STORED DATA >>
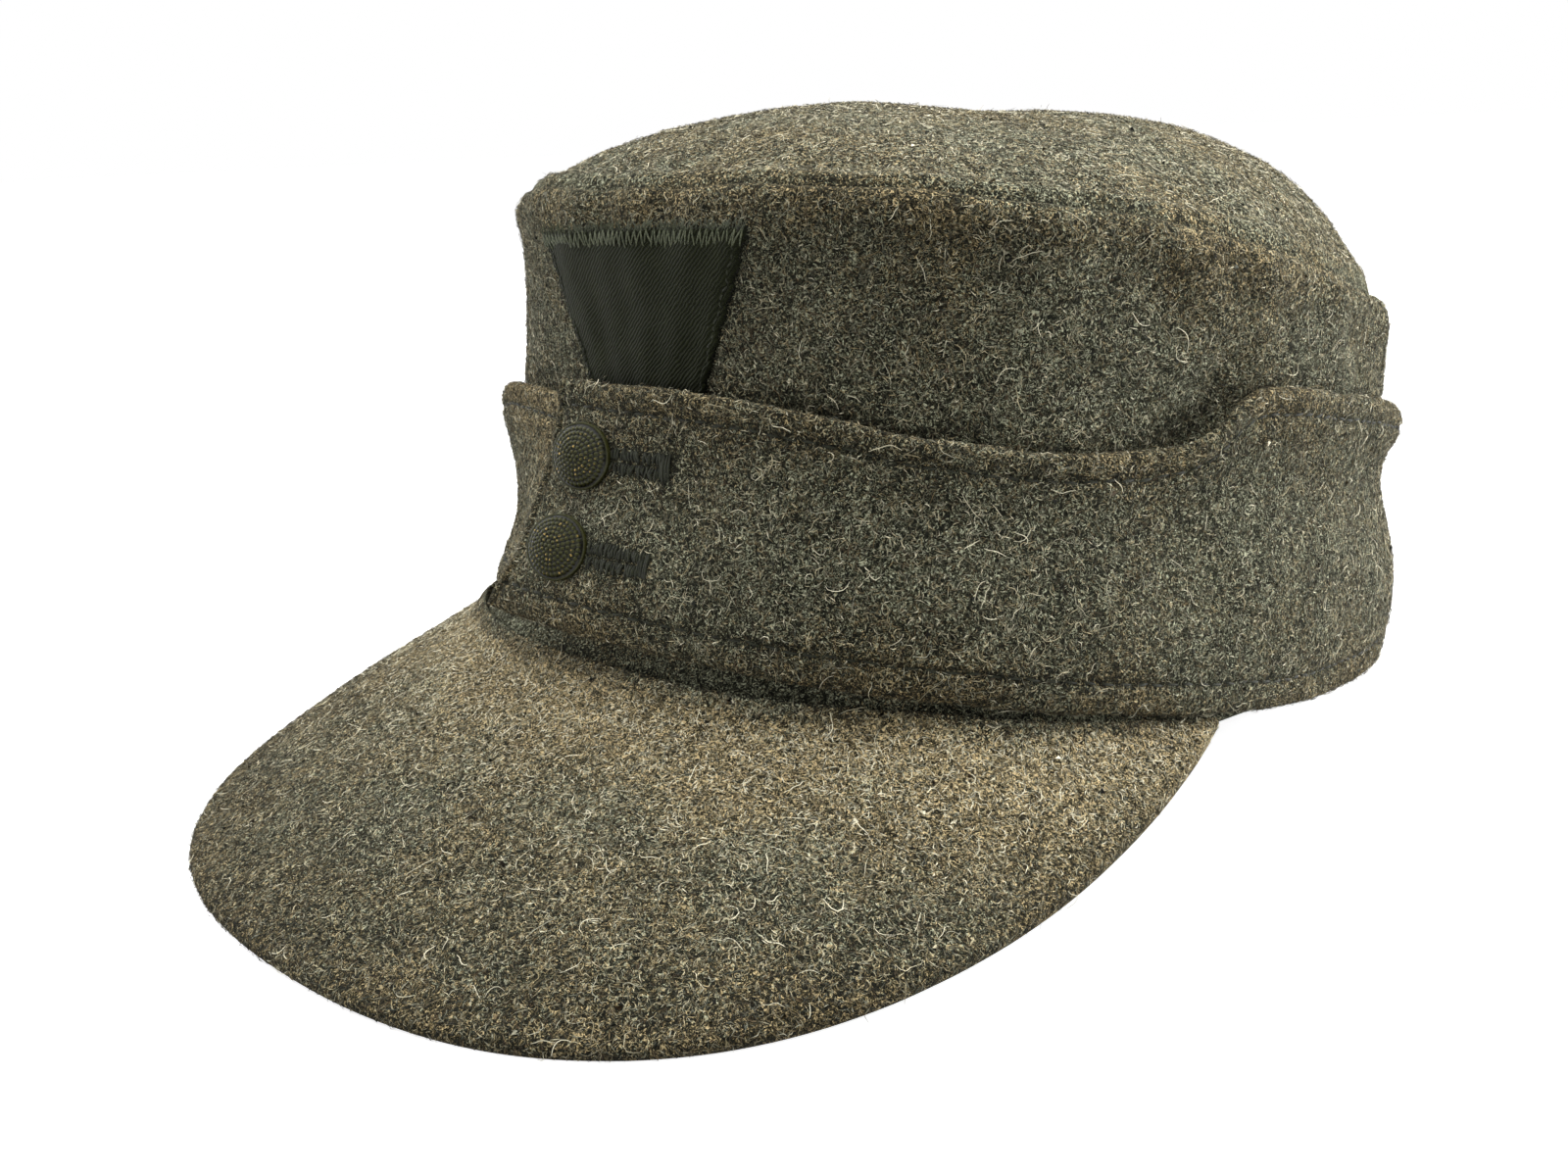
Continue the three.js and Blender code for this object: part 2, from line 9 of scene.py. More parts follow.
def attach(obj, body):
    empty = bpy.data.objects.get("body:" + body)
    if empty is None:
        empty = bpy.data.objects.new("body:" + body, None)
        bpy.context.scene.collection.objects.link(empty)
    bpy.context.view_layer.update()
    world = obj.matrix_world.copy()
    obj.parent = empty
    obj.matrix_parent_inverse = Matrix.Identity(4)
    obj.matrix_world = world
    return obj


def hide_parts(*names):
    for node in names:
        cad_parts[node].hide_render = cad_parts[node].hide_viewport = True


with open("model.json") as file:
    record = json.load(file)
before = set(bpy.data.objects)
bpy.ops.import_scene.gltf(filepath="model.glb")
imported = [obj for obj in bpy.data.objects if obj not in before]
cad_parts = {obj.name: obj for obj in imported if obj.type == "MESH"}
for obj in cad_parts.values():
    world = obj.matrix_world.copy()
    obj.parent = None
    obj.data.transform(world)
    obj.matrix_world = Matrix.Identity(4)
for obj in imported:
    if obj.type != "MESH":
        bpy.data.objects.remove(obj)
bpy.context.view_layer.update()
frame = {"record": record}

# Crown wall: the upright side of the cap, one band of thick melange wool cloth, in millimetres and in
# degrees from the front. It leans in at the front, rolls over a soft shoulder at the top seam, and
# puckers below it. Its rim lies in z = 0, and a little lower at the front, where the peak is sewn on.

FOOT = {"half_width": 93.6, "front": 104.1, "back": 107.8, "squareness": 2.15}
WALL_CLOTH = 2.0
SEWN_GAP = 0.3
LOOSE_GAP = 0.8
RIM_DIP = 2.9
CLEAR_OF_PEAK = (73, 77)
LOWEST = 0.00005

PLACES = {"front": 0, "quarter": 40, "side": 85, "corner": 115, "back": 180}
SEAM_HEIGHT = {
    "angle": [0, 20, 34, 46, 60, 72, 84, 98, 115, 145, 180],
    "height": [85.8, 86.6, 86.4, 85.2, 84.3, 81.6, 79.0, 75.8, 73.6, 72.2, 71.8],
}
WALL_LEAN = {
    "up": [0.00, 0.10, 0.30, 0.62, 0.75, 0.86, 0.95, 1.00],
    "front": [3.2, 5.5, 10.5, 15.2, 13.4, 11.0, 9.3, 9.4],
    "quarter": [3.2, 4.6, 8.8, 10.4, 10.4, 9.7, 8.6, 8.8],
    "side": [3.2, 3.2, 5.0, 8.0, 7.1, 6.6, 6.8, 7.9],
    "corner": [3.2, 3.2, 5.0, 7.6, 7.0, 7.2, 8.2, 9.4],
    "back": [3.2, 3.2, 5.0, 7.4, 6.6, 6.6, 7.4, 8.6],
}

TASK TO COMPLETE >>
Please reproduce exactly the lines above, beginning with the first and ending with the line that contains "LOWEST = 0.00005", and include nothing outside that range.

FINAL RESULT >>
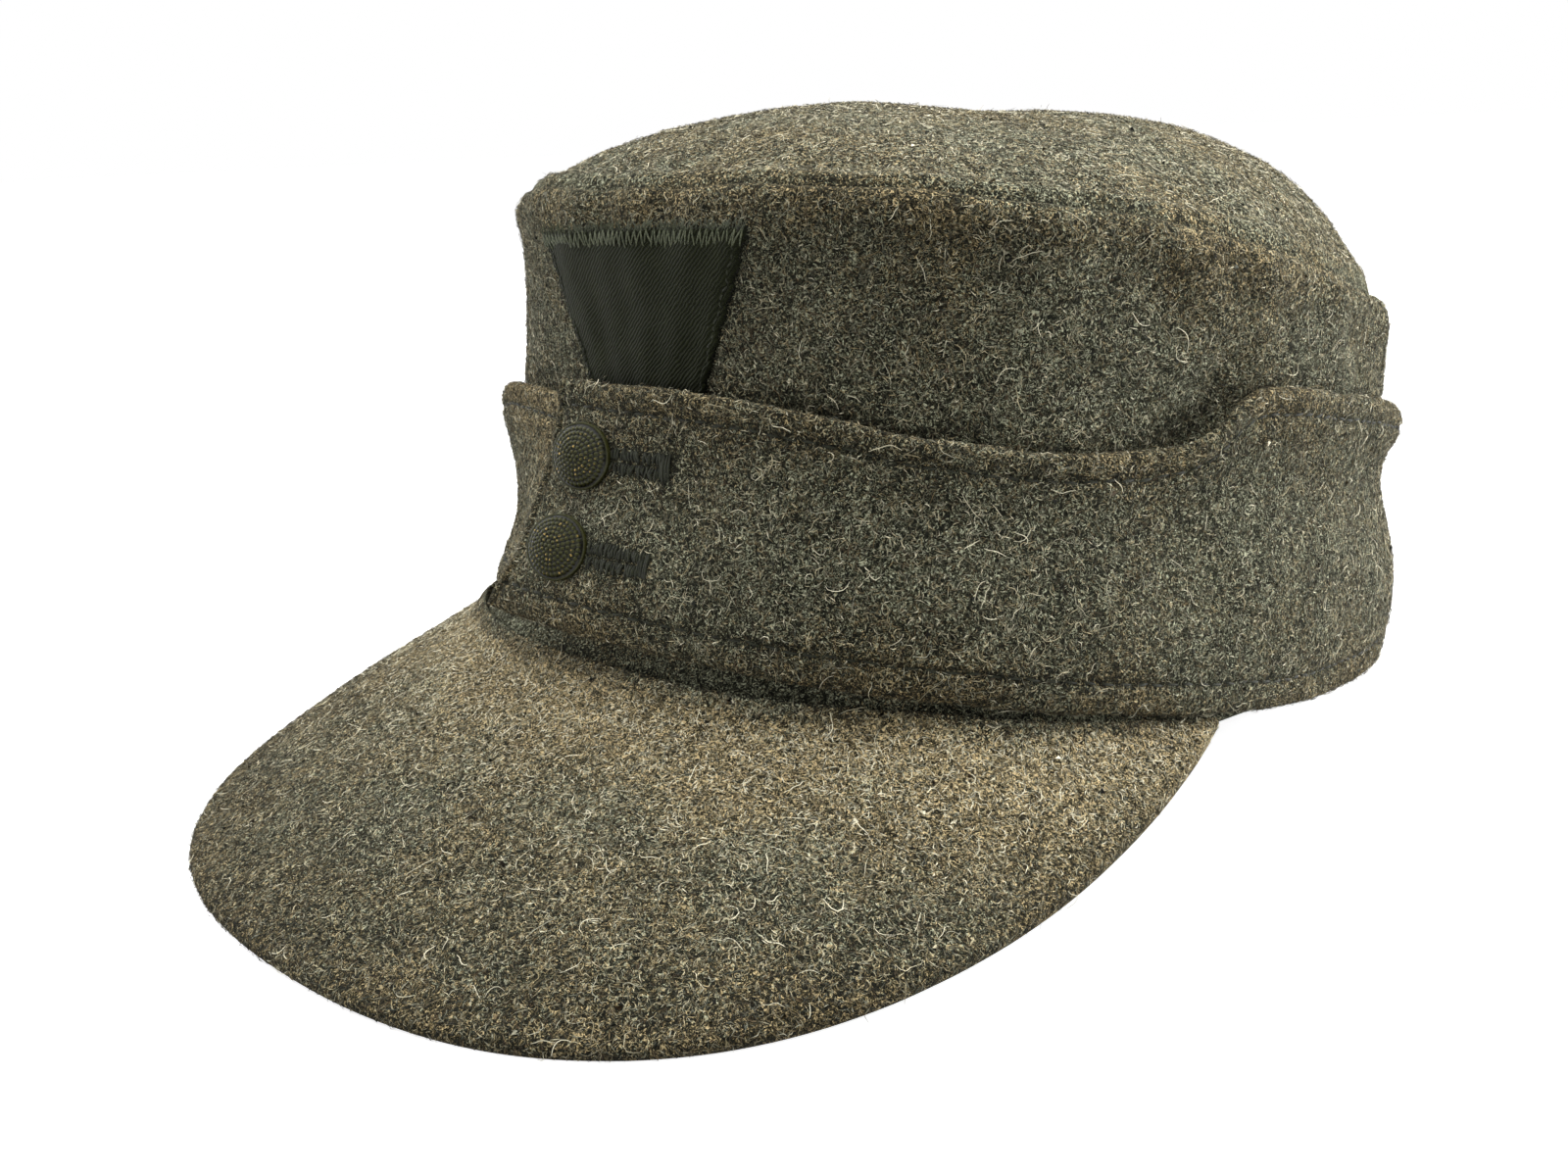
Continue the three.js and Blender code for this object: part 2, from line 9 of scene.py. More parts follow.
def attach(obj, body):
    empty = bpy.data.objects.get("body:" + body)
    if empty is None:
        empty = bpy.data.objects.new("body:" + body, None)
        bpy.context.scene.collection.objects.link(empty)
    bpy.context.view_layer.update()
    world = obj.matrix_world.copy()
    obj.parent = empty
    obj.matrix_parent_inverse = Matrix.Identity(4)
    obj.matrix_world = world
    return obj


def hide_parts(*names):
    for node in names:
        cad_parts[node].hide_render = cad_parts[node].hide_viewport = True


with open("model.json") as file:
    record = json.load(file)
before = set(bpy.data.objects)
bpy.ops.import_scene.gltf(filepath="model.glb")
imported = [obj for obj in bpy.data.objects if obj not in before]
cad_parts = {obj.name: obj for obj in imported if obj.type == "MESH"}
for obj in cad_parts.values():
    world = obj.matrix_world.copy()
    obj.parent = None
    obj.data.transform(world)
    obj.matrix_world = Matrix.Identity(4)
for obj in imported:
    if obj.type != "MESH":
        bpy.data.objects.remove(obj)
bpy.context.view_layer.update()
frame = {"record": record}

# Crown wall: the upright side of the cap, one band of thick melange wool cloth, in millimetres and in
# degrees from the front. It leans in at the front, rolls over a soft shoulder at the top seam, and
# puckers below it. Its rim lies in z = 0, and a little lower at the front, where the peak is sewn on.

FOOT = {"half_width": 93.6, "front": 104.1, "back": 107.8, "squareness": 2.15}
WALL_CLOTH = 2.0
SEWN_GAP = 0.3
LOOSE_GAP = 0.8
RIM_DIP = 2.9
CLEAR_OF_PEAK = (73, 77)
LOWEST = 0.00005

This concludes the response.